First, each of those international results was cherry-picked. I had a 300-year record of UK stock performance available, courtesy of Bryan Taylor at Global Financial Data. That means I had 281 twenty-year rolls to choose from: 1700 to 1719, 1701 to 1720, etc.
I picked the very worst one for the UK entry in the 20-year column in my table. For the other 18 countries, I typically had between 150 and 200 years from which to cherry-pick the very worst episode.
The purpose of the exercise was to expand the sample size of stock market histories beyond a one-market, one-century record: the period from 1926 in the United States, which has dominated most investors’ historical understanding ever since Ibbotson first assembled the Stocks, Bonds, Bills & Inflation record in 1976.
In that one-market, one-century record, stocks always do well if you hold on long enough, and stocks always beat bonds over those long periods.

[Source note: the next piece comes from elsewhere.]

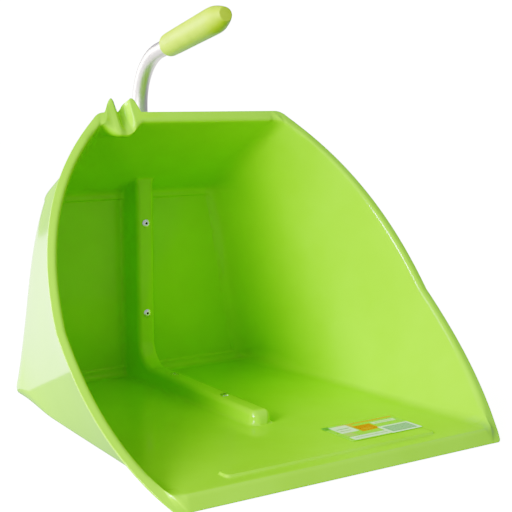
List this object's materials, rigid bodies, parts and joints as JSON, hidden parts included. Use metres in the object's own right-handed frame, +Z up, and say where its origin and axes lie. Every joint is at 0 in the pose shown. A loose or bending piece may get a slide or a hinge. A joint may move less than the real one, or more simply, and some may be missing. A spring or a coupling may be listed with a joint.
{
  "type": "garden scoop",
  "caption": "Deep moulded plastic yard scoop with a flared open mouth, riveted bent tube handle and soft grip, for gathering leaves and garden waste.",
  "frame": {"origin": "centre of the bounding box footprint, at the level the scoop rests on", "axes": "+Z up; the mouth and its thin front lip face -Y, the back wall faces +Y; +X runs across the mouth"},
  "size_m": [0.4826, 0.48, 0.4742],
  "materials": {
    "pan_green_plastic": "glossy moulded lime-green polypropylene",
    "grip_soft_green": "satin soft light-green rubber-like sleeve",
    "tube_aluminium": "drawn, bare, satin",
    "rivet_steel": "bright blind-rivet head",
    "mandrel_steel": "snapped steel mandrel",
    "plug_black_plastic": "matt black cap",
    "label_paper": null
  },
  "bodies": {
    "root": {"pan": "pan_green_plastic", "handle_tube": "tube_aluminium", "hand_grip": "grip_soft_green", "tube_end_plug": "plug_black_plastic", "label_sticker": "label_paper", "rivet_back_upper": "rivet_steel", "rivet_back_lower": "rivet_steel", "rivet_floor_rear": "rivet_steel", "rivet_floor_front": "rivet_steel", "rivet_pin_back_upper": "mandrel_steel", "rivet_pin_back_lower": "mandrel_steel", "rivet_pin_floor_rear": "mandrel_steel", "rivet_pin_floor_front": "mandrel_steel"}
  },
  "joints": []
}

But that result was obtained in one market over one century. The 19th century US data I compiled gave me a second century, but still only for that one market.

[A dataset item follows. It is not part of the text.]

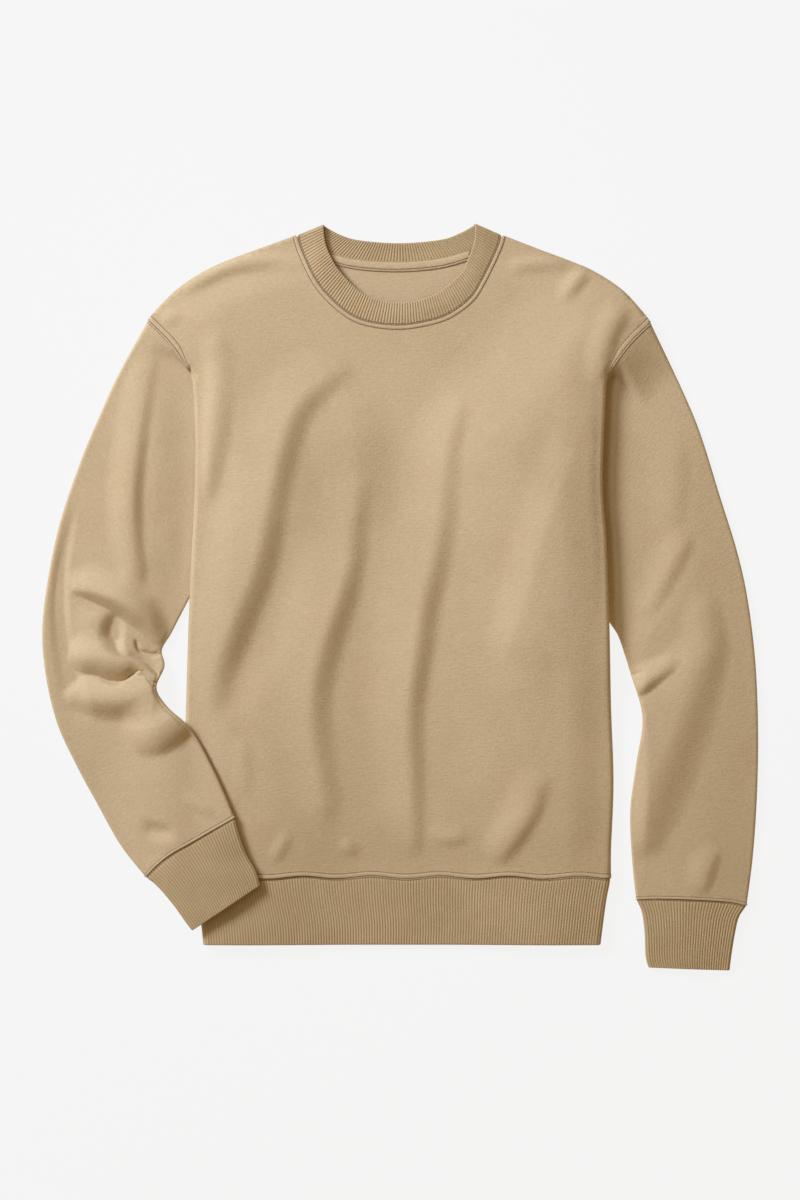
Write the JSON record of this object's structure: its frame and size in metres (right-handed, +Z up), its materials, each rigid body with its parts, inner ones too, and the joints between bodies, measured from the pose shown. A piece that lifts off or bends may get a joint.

Paul Samuelson among others famously observed that “history has a sample size of one.” That’s true if you confine attention to one national history and one century. When the only historical record available covers but one nation, and only during the period when it rose to world dominance with the largest economy — the United States post-1926 — generalization is fraught indeed.
Would stock investors fare just as well in a nation less favorably situated, over a less sunny period? There was no way to know, decades ago, when Siegel first assembled the Stocks for the Long Run thesis. The international record was very sparse back then.
In my thinking, the newly emerged international record, launched initially by William Goetzmann and Philippe Jorion in 1999, takes the historical record from a sample size of one to a sample of about 40 (20 nations across two centuries). Or, if you will, from 100 market years to 4,000 market years.
As a rule, expanding the sample size helps to refine the estimate of the range of potential outcomes. If you walk down Fifth Avenue in Manhattan with a surveyor’s laser sight and measure the height of the first 100 adults you pass, you will likely infer that most US adults are between five and six feet tall. You might find a few individuals shorter than five feet, and you will probably find a few taller than six feet.
If it is a reasonably co-ed sample, you might formulate the hypothesis that US males are taller than females on average, but you wouldn’t have much confidence in that generalization if the sample consisted of only 23 women and 77 men.
To continue the metaphor, suppose you added to the sample by walking down the main street of Stockholm. Your estimate of the maximum adult height to be found in a sample of 100 people would probably increase.
Switching up the metaphor, suppose the first sample of 100 was taken outside the largest high school in Los Angeles just after Winter sports practice let out, and that you confined the sample to female students. As those basketball and volleyball players streamed past, how good an estimate would you get of the average female height globally?
That’s how I think of both the 19th century US data I collected and the international data I drew from others: as expanding the sample size of stock and bond returns beyond what could be glimpsed from Ibbotson’s Stocks, Bonds, Bills & Inflation yearbook.
The expansion in size is greatest for longer holding periods. There are, after all, only 10 separate decade samples in a century, and only five independent two-decade samples. Once you have two centuries and 20 markets, there are 400 separate market-decades, and 200 distinct 20-year cases.
It should come as no surprise that the international sample included measurably worse stock market outcomes than anything seen in the post-1926 United States.
That’s an expected outcome from expanding the sample size. It says nothing about the future results that might be obtained from an investment in international stocks.